EXERCISE REQUIREMENTS
Return the whole listing exactly as it stands.

———

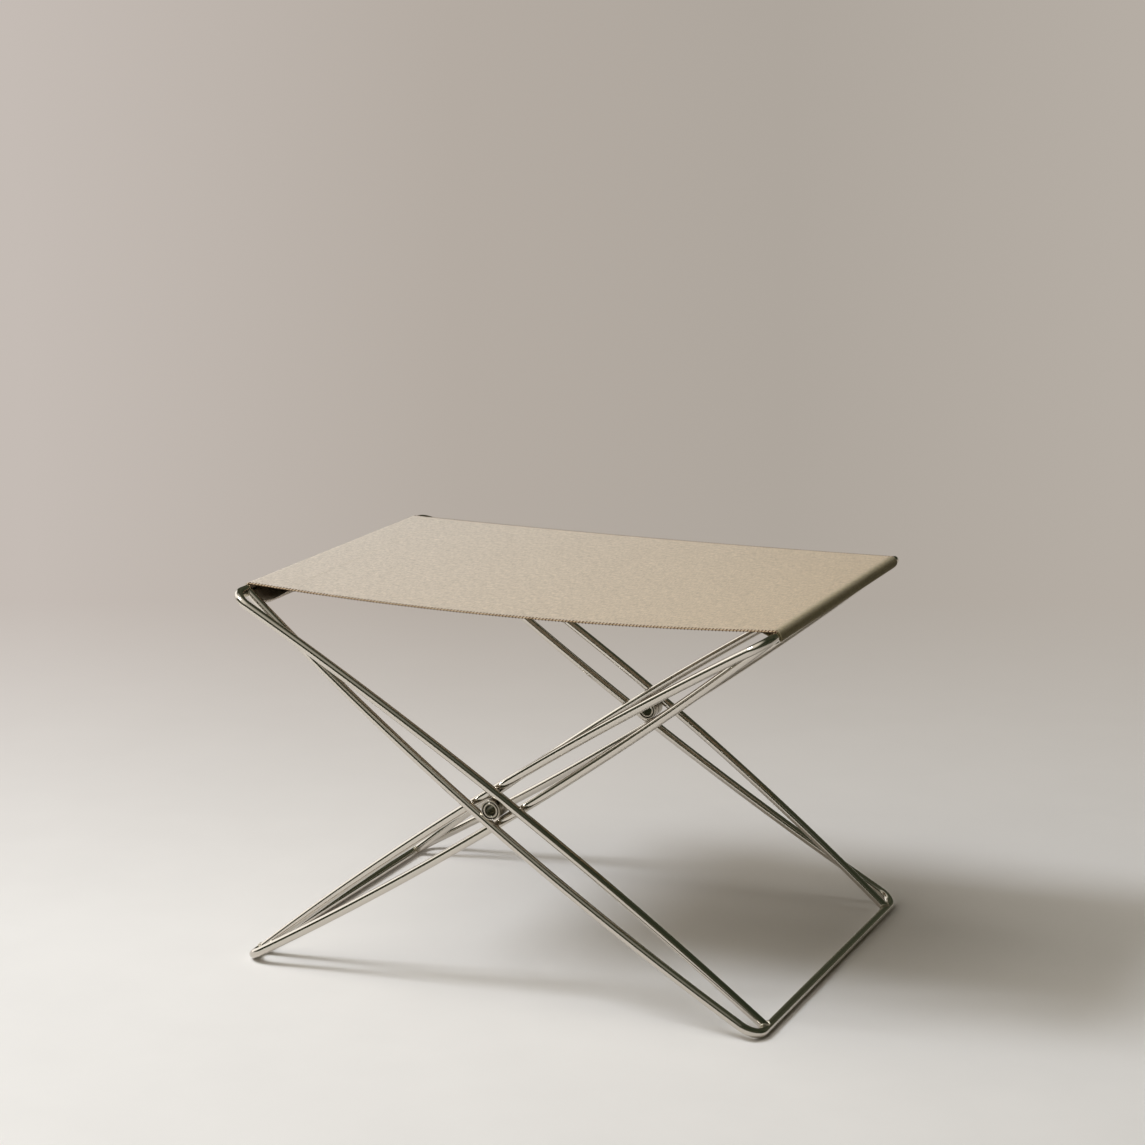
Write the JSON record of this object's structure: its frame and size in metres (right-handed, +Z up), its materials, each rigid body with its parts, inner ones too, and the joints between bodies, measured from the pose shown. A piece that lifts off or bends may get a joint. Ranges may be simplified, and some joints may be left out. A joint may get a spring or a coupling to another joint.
{
  "type": "folding stool",
  "caption": "Low folding stool: two crossed frames of bent steel rod turn on bushed side pivots and carry a sling seat of canvas between their top rails.",
  "frame": {"origin": "on the floor, under the middle of the open stool", "axes": "+Z up, X across the stool from one rail to the other with the outer frame's top rail at -X, Y along the rails and the pivot axis with the front at -Y"},
  "size_m": [0.5724, 0.4528, 0.3952],
  "materials": {
    "rod_steel": "satin drawn stainless rod",
    "weld_steel": "dressed and polished weld",
    "turned_steel": "turned stainless",
    "washer_nylon": "dark moulded nylon",
    "canvas": "plain-woven natural cotton canvas"
  },
  "bodies": {
    "outer_frame": {"outer_upper_rod": "rod_steel", "outer_lower_rod": "rod_steel", "outer_upper_weld_front": "weld_steel", "outer_upper_weld_back": "weld_steel", "outer_lower_weld_front": "weld_steel", "outer_lower_weld_back": "weld_steel", "outer_bush_front": "turned_steel", "outer_bush_back": "turned_steel", "pivot_rivet_front": "turned_steel", "pivot_rivet_back": "turned_steel", "pivot_washer_front": "washer_nylon", "pivot_washer_back": "washer_nylon", "canvas_wrap_outer": "canvas", "canvas_seat": "canvas"},
    "inner_frame": {"inner_upper_rod": "rod_steel", "inner_lower_rod": "rod_steel", "inner_upper_weld_front": "weld_steel", "inner_upper_weld_back": "weld_steel", "inner_lower_weld_front": "weld_steel", "inner_lower_weld_back": "weld_steel", "inner_bush_front": "turned_steel", "inner_bush_back": "turned_steel", "canvas_wrap_inner": "canvas"}
  },
  "joints": [
    {"name": "fold", "type": "hinge", "parent": "outer_frame", "child": "inner_frame", "pos_m": [0, 0, 0.19683], "axis": [0, -1, 0], "range_deg": [0, 101.5], "deforming": ["canvas_seat"]}
  ]
}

———

FINAL RESULT
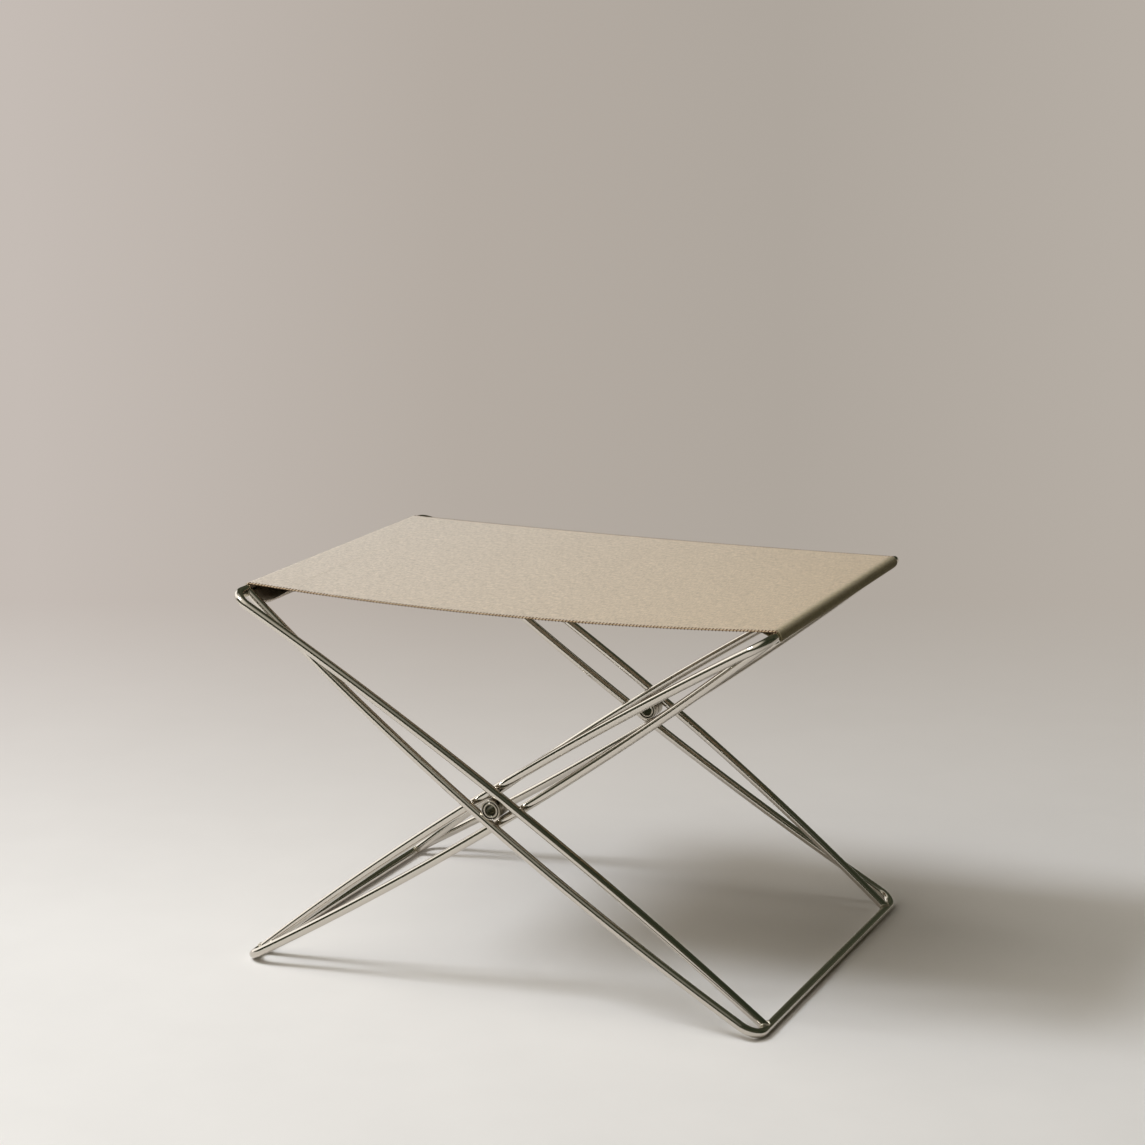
Write the JSON record of this object's structure: its frame and size in metres (right-handed, +Z up), its materials, each rigid body with its parts, inner ones too, and the joints between bodies, measured from the pose shown. A piece that lifts off or bends may get a joint. Ranges may be simplified, and some joints may be left out. A joint may get a spring or a coupling to another joint.
{
  "type": "folding stool",
  "caption": "Low folding stool: two crossed frames of bent steel rod turn on bushed side pivots and carry a sling seat of canvas between their top rails.",
  "frame": {"origin": "on the floor, under the middle of the open stool", "axes": "+Z up, X across the stool from one rail to the other with the outer frame's top rail at -X, Y along the rails and the pivot axis with the front at -Y"},
  "size_m": [0.5724, 0.4528, 0.3952],
  "materials": {
    "rod_steel": "satin drawn stainless rod",
    "weld_steel": "dressed and polished weld",
    "turned_steel": "turned stainless",
    "washer_nylon": "dark moulded nylon",
    "canvas": "plain-woven natural cotton canvas"
  },
  "bodies": {
    "outer_frame": {"outer_upper_rod": "rod_steel", "outer_lower_rod": "rod_steel", "outer_upper_weld_front": "weld_steel", "outer_upper_weld_back": "weld_steel", "outer_lower_weld_front": "weld_steel", "outer_lower_weld_back": "weld_steel", "outer_bush_front": "turned_steel", "outer_bush_back": "turned_steel", "pivot_rivet_front": "turned_steel", "pivot_rivet_back": "turned_steel", "pivot_washer_front": "washer_nylon", "pivot_washer_back": "washer_nylon", "canvas_wrap_outer": "canvas", "canvas_seat": "canvas"},
    "inner_frame": {"inner_upper_rod": "rod_steel", "inner_lower_rod": "rod_steel", "inner_upper_weld_front": "weld_steel", "inner_upper_weld_back": "weld_steel", "inner_lower_weld_front": "weld_steel", "inner_lower_weld_back": "weld_steel", "inner_bush_front": "turned_steel", "inner_bush_back": "turned_steel", "canvas_wrap_inner": "canvas"}
  },
  "joints": [
    {"name": "fold", "type": "hinge", "parent": "outer_frame", "child": "inner_frame", "pos_m": [0, 0, 0.19683], "axis": [0, -1, 0], "range_deg": [0, 101.5], "deforming": ["canvas_seat"]}
  ]
}